The process from choosing a space, getting it approved and installed took a couple more years, according to Eisneberg, but eventually the date of the dedication was set for 1:30 p.m. on Friday, April 1, 2011. “I remember that it was a beautiful day and the cherry tree was in bloom, and everything fell into place very nicely,” said Eisenberg.


According to the March 16, 2011 edition of the Collegian, the ceremony was hosted by then- Willamette President M. Lee Pelton, with speakers including Nakanishi, then-ASWU President Walter Robinson II (’11) and United Methodist Church Bishop Robert Hoshibata. After the ceremony, Oregon’s fifth poet-laureate Lawson Inada performed a poem he wrote for the occasion and the Minidoka Swing Band performed in Hudson Hall.

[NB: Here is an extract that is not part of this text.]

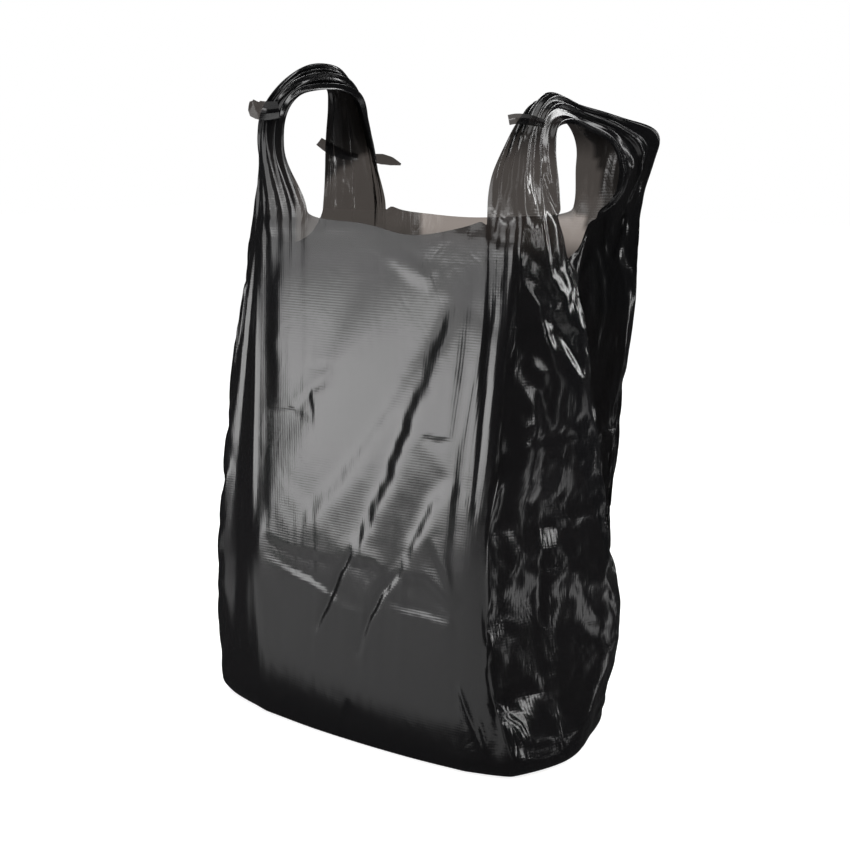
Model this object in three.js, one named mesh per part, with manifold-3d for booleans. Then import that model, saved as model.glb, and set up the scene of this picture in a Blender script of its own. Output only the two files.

Eisenberg said all of the removed students had passed away before the ceremony, but “a number of members of their families came.”


With the memorial installed, Eisenberg believes it is one of only two monuments on campus dedicated to students, the other being the “Town and Gown” sculpture on the north side of campus. “I think a lot of students walk by it a million times and never see it, because I find when I talk to my students about it in class, many of them indicate that. And then they say once I've talked about it, then they're conscious of it after that,” said Eisenberg.


Ten years later, the memorial still holds relevance today. “There have been so many acts of hatred and, recently, attacks on Asian Americans, which in many ways echo exactly what happened during World War II. Asian Americans, many of whom have been here for generation after generation after generation, are still perceived by people as if they don't belong, or as if they're not "real Americans."” said Eisenberg. According to a [report] by the Center for the Study of Hate & Extremism, anti-Asian hate crime spiked 149% in the U.S. in 2020. “Wouldn't it be great if it were just a relic of the past and we said, ‘Oh, look how terrible things were back then, but there's nothing like that now.’ Unfortunately we haven't gotten there yet,” said Eisenberg.


The memorial and Jackson Plaza has also served as the location for several recent vigils, including a memorial observance to honor the victims of the Tree of Life Synagogue shooting in 2018 and a vigil to mourn the victims of the New Zealand mosque shootings in 2019.


Nakanishi’s [research paper], “Between worlds: the Willamette University Japanese American experience resulting from Executive order 9066,” is available to Willamette students in the University Archives. For further research, Eisenberg recommends [Densho], a website dedicated to sharing the history of the incarceration of Japanese Americans during World War II. The Collegian's 2011 article about the memorial can be [found online] in the Willamette University Archives, on page six and seven of Volume: 122, Issue 22.